Comparing them directly is meaningless. Unfortunately they removed the average score for critics percentage but it's still there for the audience percentage.

You're also just wrong. Those movies, especially the last two have high Metacritic scores.

> Rotten Tomatoes and Metacritic are not the same site and have different audiences.

Yes we are talking about aggregating critic reviews. It's true if you like what the mass audience likes you'll be fine with any kind of crude measure like rotten tomatoes (although you'll still be better off with IMDB scores).

> Even the most popular movies will barely scrap 60 reviewers on Metacritic.

If you are talking about critic reviews there really aren't that many movie critics and you don't need that many. If you are talking about user reviews that isn't what the site is geared for (and not what the users of the site want either, just go to IMDB).

> You're also just wrong. Those movies, especially the last two have high Metacritic scores.

75 is not a high metacritic score, not just in absolute terms, but particularly not relative to the (ridiculous) 97% of rotten tomatoes.

If you only want to watch a few movies a year (and presumably want them to be the "best") Metacritic is the only useful site (with the provisos that someone else posted about political films and modulating for your own personal preferences).

Weirdly I often find films with an RT score in the range of 40% to 60% with high-ish IMDB scores to be the most interesting.

Whereas an RT 90%+ score without IMDB/Metacritic consensus the film is good typically means its mass-produced common denominator Hollywood slop.

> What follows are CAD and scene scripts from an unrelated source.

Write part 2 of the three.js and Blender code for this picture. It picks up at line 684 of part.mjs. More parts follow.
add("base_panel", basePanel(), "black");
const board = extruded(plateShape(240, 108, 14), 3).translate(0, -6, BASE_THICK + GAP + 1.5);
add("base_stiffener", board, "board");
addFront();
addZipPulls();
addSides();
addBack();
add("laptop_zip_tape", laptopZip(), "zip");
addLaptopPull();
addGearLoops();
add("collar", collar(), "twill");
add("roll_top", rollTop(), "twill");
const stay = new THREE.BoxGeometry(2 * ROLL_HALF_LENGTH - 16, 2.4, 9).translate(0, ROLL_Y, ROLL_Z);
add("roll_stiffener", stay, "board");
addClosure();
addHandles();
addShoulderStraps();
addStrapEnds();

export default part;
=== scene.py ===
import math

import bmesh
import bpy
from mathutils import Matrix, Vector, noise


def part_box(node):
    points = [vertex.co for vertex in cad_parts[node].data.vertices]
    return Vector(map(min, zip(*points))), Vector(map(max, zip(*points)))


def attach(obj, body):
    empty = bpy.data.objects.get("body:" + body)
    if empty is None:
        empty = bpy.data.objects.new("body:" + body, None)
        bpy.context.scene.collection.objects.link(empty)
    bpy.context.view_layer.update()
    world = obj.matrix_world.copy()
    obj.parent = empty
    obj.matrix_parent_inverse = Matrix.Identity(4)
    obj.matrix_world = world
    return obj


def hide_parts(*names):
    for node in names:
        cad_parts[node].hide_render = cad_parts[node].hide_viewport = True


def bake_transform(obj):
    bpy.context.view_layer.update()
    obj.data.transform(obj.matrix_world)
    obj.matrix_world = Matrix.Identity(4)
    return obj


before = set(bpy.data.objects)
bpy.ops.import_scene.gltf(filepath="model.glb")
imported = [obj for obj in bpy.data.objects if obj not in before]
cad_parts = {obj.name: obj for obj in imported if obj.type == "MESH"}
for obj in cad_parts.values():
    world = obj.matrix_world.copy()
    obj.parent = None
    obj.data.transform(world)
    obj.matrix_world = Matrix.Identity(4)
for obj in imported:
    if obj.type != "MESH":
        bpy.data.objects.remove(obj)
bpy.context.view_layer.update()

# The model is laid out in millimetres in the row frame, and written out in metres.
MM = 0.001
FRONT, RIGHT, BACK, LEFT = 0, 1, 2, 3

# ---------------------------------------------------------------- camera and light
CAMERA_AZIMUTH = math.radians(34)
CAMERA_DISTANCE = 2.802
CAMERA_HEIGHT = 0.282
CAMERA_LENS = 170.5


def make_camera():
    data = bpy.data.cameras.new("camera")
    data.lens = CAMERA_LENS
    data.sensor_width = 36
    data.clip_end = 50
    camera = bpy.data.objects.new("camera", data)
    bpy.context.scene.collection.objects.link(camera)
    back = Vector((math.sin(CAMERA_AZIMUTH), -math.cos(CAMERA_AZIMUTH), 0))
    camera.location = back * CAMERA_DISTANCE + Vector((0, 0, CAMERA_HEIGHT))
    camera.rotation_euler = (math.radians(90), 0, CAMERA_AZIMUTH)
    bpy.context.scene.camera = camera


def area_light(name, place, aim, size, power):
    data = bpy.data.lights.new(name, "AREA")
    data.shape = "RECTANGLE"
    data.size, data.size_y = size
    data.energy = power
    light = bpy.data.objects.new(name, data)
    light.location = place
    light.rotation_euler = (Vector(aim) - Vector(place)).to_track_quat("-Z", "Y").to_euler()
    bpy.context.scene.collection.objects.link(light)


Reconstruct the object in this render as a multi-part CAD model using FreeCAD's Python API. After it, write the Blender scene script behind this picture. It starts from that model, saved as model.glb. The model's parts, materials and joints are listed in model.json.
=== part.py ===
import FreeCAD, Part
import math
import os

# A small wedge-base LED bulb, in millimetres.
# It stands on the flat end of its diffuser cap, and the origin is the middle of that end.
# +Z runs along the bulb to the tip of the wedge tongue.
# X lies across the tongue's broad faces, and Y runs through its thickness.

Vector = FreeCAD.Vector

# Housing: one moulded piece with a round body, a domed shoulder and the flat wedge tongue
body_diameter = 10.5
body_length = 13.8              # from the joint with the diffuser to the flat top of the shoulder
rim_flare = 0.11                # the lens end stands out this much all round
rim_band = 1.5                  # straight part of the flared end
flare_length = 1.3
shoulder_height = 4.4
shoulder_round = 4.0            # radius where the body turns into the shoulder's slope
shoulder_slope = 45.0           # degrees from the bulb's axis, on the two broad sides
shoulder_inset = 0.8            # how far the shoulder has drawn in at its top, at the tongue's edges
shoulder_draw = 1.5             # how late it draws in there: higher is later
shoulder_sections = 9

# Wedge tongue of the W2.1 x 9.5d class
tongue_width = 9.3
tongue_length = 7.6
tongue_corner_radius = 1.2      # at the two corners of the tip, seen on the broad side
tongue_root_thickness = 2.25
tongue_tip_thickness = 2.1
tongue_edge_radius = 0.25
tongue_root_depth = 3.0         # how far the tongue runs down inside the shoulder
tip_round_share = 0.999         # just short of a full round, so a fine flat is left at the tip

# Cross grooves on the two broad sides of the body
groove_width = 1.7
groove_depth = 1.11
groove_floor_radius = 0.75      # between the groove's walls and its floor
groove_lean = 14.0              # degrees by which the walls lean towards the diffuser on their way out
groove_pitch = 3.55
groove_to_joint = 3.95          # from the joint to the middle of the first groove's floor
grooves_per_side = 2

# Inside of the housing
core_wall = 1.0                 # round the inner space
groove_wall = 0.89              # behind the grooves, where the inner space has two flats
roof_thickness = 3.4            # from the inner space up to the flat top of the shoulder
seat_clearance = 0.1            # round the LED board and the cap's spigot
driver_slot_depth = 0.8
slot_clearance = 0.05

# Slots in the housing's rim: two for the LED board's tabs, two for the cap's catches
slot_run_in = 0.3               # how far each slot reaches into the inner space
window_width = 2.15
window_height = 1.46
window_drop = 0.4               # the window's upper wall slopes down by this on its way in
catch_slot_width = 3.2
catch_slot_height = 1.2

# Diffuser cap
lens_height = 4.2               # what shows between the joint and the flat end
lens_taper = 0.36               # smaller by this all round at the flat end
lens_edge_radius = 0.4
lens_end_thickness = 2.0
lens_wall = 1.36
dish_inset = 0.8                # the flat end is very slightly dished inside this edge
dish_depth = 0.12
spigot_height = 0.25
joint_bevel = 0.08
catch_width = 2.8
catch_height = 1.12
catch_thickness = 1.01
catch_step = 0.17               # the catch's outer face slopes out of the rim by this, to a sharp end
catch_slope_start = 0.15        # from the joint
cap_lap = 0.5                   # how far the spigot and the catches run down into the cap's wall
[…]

I've confirmed this is false using the clapper-massive-rotten-tomatoes dataset on Kaggle which contains reviews up to 2023 (so note the scores are different than current scores): there are in fact many movies that have high hot-or-not scores but are clustered near the 6/10 threshold among top 10% of movies according to number of reviews: e.g. The Peanuts Movie, The Good Lie, Gimme Danger, Dream Horse, etc. (filtering on reviews with numeric scores)

These are all movies with (at the time) >90% "approval" rating but average score about 7/10 with most reviews around the 6/10 threshold and tapering down at 7/10,8/10 (as opposed to being multi-modal/split-opinion, e.g. many at 6/10 and many also at 10/10).

Wouldn't we expect the most truly mediocre movies to have the lowest variance in opinions?
That might be why the Marvel movies score so highly.
Maybe the rating system should be changed from fresh and rotten into clonally propagated and heirloom to reflect this nuance
Yeah, I'd love a personalised Tomatometer. I'd only get out of bed for something 4 stars (8/10) or above, so I'd love to know the percentage of audience/reviewers that scored like that.

This would also give "cult classics" and interesting/creative films that are more love-it-or-hate-it a bit more of an edge in ratings over the lukewarm Marvel slop we see these days.